I will post the relevant part of the editor's note below:
The real value of our possessing Donne’s autograph text of the poem is that we can now see in this one instance exactly how Donne set out his verse, and what relation his own copy bears to MSS and early editions we have. Neither the 1633 edition nor any of the early MSS give the poem just as Donne wrote it. His text challenges our accepted grouping of the earlier versions, for they all have a seemingly unpredictable scatter of incorrect and correct readings. The verbal differences between the original copy and the version of 1633 are slight, as the notes below show. Moreover 1633, with all the other versions, gives the correct final reading of line 41, which Donne evidently changed from his early draft as he was writing out the copy to be sent, for he has first written ‘Which is but little’ then crossed out ‘but little’ and put ‘scarce’ above it.

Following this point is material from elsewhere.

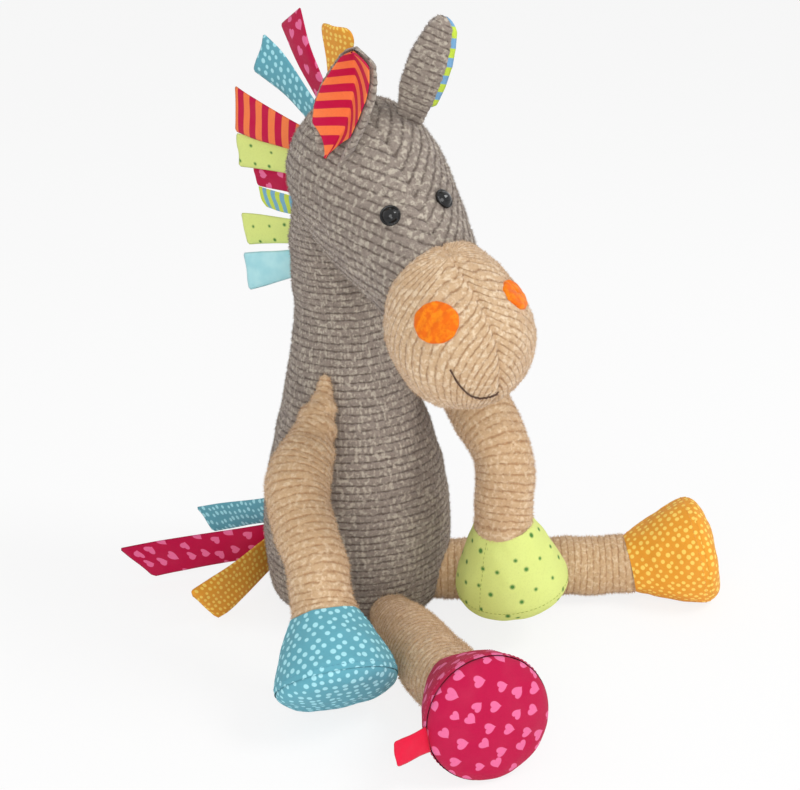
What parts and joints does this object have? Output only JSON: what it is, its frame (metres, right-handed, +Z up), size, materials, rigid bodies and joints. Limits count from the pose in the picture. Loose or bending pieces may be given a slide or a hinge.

But the striking difference between Donne’s copy and any other version is in the punctuation. Donne pointed the poem far more meticulously and subtly than his scribes and editors convey, so as to control its movement and intonation. Thus in 1633 the first line reads ‘Here where by All All Saints invoked are,’ where Donne actually wrote ‘Here, where by all, all Saints invoked are,’. Again, 1633 gives the second stanza as follows:
Yet turning to saints, should my humility
To other Saint than you directed be,
That were to make my schism heresy.
Donne’s own pointing is incomparably sharper:
Yet, turning to saints, should my humility
To other Saint, than you, directed be,
That were to make my schism heresy.
Pause and elision, so delicately placed, become part of the dramatic syntax of the poem, sensitively articulating the argument for the speaking voice. Donne seems to have sought his own way, too, of conveying the sense of the onward sweep of the argument in a tight dialectical progression; for he sets out the poem in stanzas which are marked off by oblique strokes in the margin rather than by a wide gap between them.
The letter's discovery was announced in 1970, but I don't know if there's been any more to the story.
Except my typing of Donne's "sharper" version of the quoted stanza contains typos: as he wrote it, "Saints" should be capitalized but "saint" should not.
This is an outstanding discovery, David. Oh, those commas! I can't stop looking at them.